Several hundred people showed up to two neighbourhood meetings held this week in the wake of revelations that the GE-Hitachi plant at 1025 Lansdowne processes uranium into fuel for Canadian nuclear reactors.
It was standing-room-only as residents, concerned about everything from their personal health and safety to the area's community vibe, peppered politicians, GE-Hitachi officials and environmentalists with questions.
Davenport MP Andrew Cash attended both sessions, held Wednesday by the Dupont Improvement Group and Thursday by local activists working with neighbours, and said he was surprised and shocked by the news. "We're a community that historically doesn't get consulted," he said on Wednesday. "After 50 years we have the right to be ticked off."
At each session, Davenport MPP Jonah Schein asked how many people in the room knew GE-Hitachi processed uranium at the site. Of the hundreds in attendance, less than 20 hands went up in total. "I learned about it from the newspaper a few weeks ago," Schein offered.
At the Thursday meeting at the Davenport Perth Community Centre local councillor Cesar Palacio said the federal government, not the city, regulates the nuclear industry. But he added that the city has played a role in cleaning up PCBs and other chemical contamination left over after other non-nuclear GE factories in the area closed down. "It's not fair for the community to be stigmatized," he said, adding that he intends to present a notice of motion to City Council reflecting neighbourhood concerns.
Cheri DiNovo, MPP for neighbouring Parkdale-High Park, was particularly emphatic, stating that "no level of nuclear radiation is safe - period...have a rousing meeting and shut it down!"

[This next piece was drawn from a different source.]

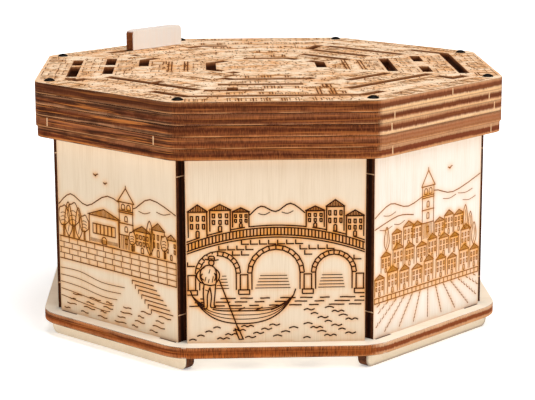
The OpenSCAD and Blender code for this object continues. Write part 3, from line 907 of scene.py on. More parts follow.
def engraved_sheet(name, outline, holes, safe, gaps, strokes, thickness, place, pitch,
                   materials, char):
    """A sheet with strokes cut into its face: the sheet, and the scorched inside of its grooves.

    place turns a point of the sheet and its depth into a point of the object's frame.
    """
    low_corner = [min(p[k] for p in outline) for k in (0, 1)]
    high_corner = [max(p[k] for p in outline) for k in (0, 1)]
    grid = [(x, y)
            for x in np.arange(low_corner[0] + pitch / 2, high_corner[0], pitch)
            for y in np.arange(low_corner[1] + pitch / 2, high_corner[1], pitch)]
    boxes = [box for points, width in strokes for box in stroke_boxes(points, width)]
    polygons = [outline, *holes, safe, *gaps, *boxes]
    first_gap = 2 + len(holes)
    first_box = first_gap + len(gaps)
    verts, triangles, covers = triangulate(polygons, grid)

    sheet, groove = [], []
    for triangle, cover in zip(triangles, covers):
        if 0 not in cover or any(1 <= c <= len(holes) for c in cover):
            continue
        cut = 1 + len(holes) in cover and any(c >= first_box for c in cover)
        if cut and not any(first_gap <= c < first_box for c in cover):
            groove.append(triangle)
        else:
            sheet.append(triangle)

    sheet_edges, groove_edges = directed_edges(sheet), directed_edges(groove)
    border = [(a, b) for a, b in sheet_edges
              if (b, a) not in sheet_edges and (b, a) not in groove_edges]
    border_rings = rings(border)
    field = burn_field(strokes, [[verts[i] for i in ring] for ring in border_rings],
                       low_corner, high_corner)

    # the sheet: its face, the sides of its outline and holes, and its back
    used = sorted({i for triangle in sheet for i in triangle})
    number = {old: new for new, old in enumerate(used)}
    points = [place(*verts[i], 0.0) for i in used]
    x, y = (np.array([verts[i][k] for i in used]) for k in (0, 1))
    near, wide = field(x, y)
    depth = [0.0] * len(used)
    faces = [tuple(number[i] for i in triangle) for triangle in sheet]
    kinds = [0] * len(faces)
    back = {}
    back_xy = []
    for ring in border_rings:
        for i in ring:
            if i not in back:
                back[i] = len(points)
                points.append(place(*verts[i], thickness))
                back_xy.append(verts[i])
                depth.append(1.0)
    outer = max(border_rings, key=lambda ring: abs(signed_area([verts[i] for i in ring])))
    outer_edges = set(zip(outer, outer[1:] + outer[:1]))
    for a, b in border:
        faces.append((number[b], number[a], back[a], back[b]))
        kinds.append(1 if (a, b) in outer_edges else len(materials) - 1)
    first_back = len(used)
    order = {key: i for i, key in enumerate(back)}
    flat, back_triangles, back_covers = triangulate(
        sorted([[verts[i] for i in ring] for ring in border_rings],
               key=lambda ring: -abs(signed_area(ring))))
    nearest = {(round(p[0], 3), round(p[1], 3)): order[i] for i, p in zip(back, back_xy)}
    for triangle, cover in zip(back_triangles, back_covers):
        if set(cover) == {0}:
            keys = [(round(flat[i][0], 3), round(flat[i][1], 3)) for i in triangle]
            if all(key in nearest for key in keys):
                faces.append(tuple(first_back + nearest[key] for key in keys[::-1]))
                kinds.append(0)
    near = np.concatenate([near, np.zeros(len(back))])
    wide = np.concatenate([wide, np.zeros(len(back))])
    sheet_piece = new_mesh(name, points, faces, kinds, materials,
                           {"near": near, "wide": wide, "depth": depth})

    return sheet_piece, lowered_grooves(f"{name}_engraving", verts, groove, groove_edges,
                                        sheet_edges, place, char)


# ---------------------------------------------------------------- materials

def linear(rgb):
    """An sRGB colour of 0 to 255 as linear values with alpha."""
    values = [c / 255 for c in rgb]
    return tuple(v / 12.92 if v < 0.04045 else ((v + 0.055) / 1.055) ** 2.4 for v in values) + (1,)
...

The Wednesday event at the Bloor Gladstone Library was decidedly balanced, with two GE-Hitachi reps, all three levels of government, and Zach Ruiter, who opposed GE-Hitachi's sister operation in Peterborough and has since moved to Toronto.
Ruiter and Paul Desiri, health and safety manager for GE-Hitachi's dually-licenced facilities, squared off over science and safety issues, with a tone that was decidedly civil. Desiri said GE-Hitachi met all regulatory requirements for public consultation, but conceded this clearly wasn't enough and "it's obvious we need to do some work."
One resident said he and his neighbours did extensive research about the neighbourhood before buying into the area, yet never found out. He blamed the regulator, the Canadian Nuclear Safety Commission, in part, and suggested that GE-Hitachi's recent ten-year licence renewal should not be valid.
Another resident said he's "not 100 per cent certain the stuff at the plant's going to harm me" but called for an information process where people in the community know "every step of the way" what is happening.
A third resident took Ruiter to task for bringing an "anti-nuclear" agenda into the otherwise "eclectic" neighbourhood.
Thursday was clearly geared to organizing opposition to the plant and to nuclear issues in general.
Simon Paul Dene of northern Saskatchewan described the dozen or so uranium mines there and told how he lost a sister and brother to cancer, and how his Dene community is facing a nuclear waste dump, despite risks to underground springs.
Roy Brady of Safe and Green Energy in Peterborough said neighbours there found out about GE-Hitachi's regulatory application with very little lead time to the hearings, and described the fight there that led to the company withdrawing plans to process low-enriched uranium from North Carolina.
Heather Marshall, toxics campaigner with the Toronto Environmental Alliance, commended the crowd for showing up in such huge numbers. "You're doing what so many other communities across the City of Toronto should be doing," Marshall said. "Exercising your community right to know."
Marshall added that uranium is a contaminant not recognized by the Toronto Board of Health's ChemTRAC list of local pollutants, an initiative under the right-to-know bylaw. "The medical officer of health has the power to undertake studies and enact bylaws if they can prove there's a health concern in the city."
Too many speakers, though, and not enough attention to the audience on Thursday. The crowd expressed angst and frustration, interrupting to mention things they've noticed, themselves, over the years, even while not knowing what exactly went on at 1025 Lansdowne. One person mentioned a brief evacuation after fire appeared atop a stack in 1999. Another related the apparent buckling of a storage building wall a few years ago.
Palpable anger in the air soon became evident. "Do we have an option to shut it down," one woman asked. "That's what people want to know."
It was as if a bubble had burst. As the meeting wound down, the organizers and a few of the hardiest souls walked to the plant a few blocks away. As a dozen or so police officers watched, backed up by a mobile command vehicle, the small group held a brief vigil and posed with signs and a large yellow banner bearing their message: "Nuclear Power? No Thanks."